Dans un schéma typiquement français, l’Etat sera omniprésent lors de la création de Sophia Antipolis et le développement de la technopole, exogène. L’Oréal achète le premier un terrain en 1971. La plaquette de 1972 vante la « Florence du XXIe siècle », avant que ne survienne le choc pétrolier et l’échec d’un projet de musée d’art moderne avec l’ami de Picasso et mécène américain Joseph H. Hirschhorn – qui finalement ouvrira à Washington.

Le véritable décollage attendra le milieu des années 1980 avec des implantations d’entreprises étrangères. Au gré des cycles économiques, les secteurs d’activité évoluent: le numérique chasse les télécoms, puis vient l’heure des biotechnologies, de la micro-électronique, aujourd’hui de la voiture autonome et de l’intelligence artificielle.
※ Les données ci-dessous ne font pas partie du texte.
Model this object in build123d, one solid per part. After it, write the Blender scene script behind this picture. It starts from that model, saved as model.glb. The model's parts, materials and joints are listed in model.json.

La crise de 2008 emporte des centaines d’emplois hautement qualifiés. Exit Texas Instrument, HP puis Samsung en 2015, Intel en 2016, Nestlé en 2018. Sophia Antipolis encaisse le choc. Le maire d’Antibes Jean Léonetti a fait appel à l’architecte Jean Nouvel pour construire d’ici à 2023 un nouvel ensemble de bureaux où Xavier Niel, le fondateur d’Iliad-Free, a promis d’implanter une réplique de son incubateur parisien, la Station F. Un centre commercial avec hôtel et faux lagon est aussi envisagé, ce qui vaut au maire les foudres de riverains inquiets: ce sera plus de voitures et moins de forêt.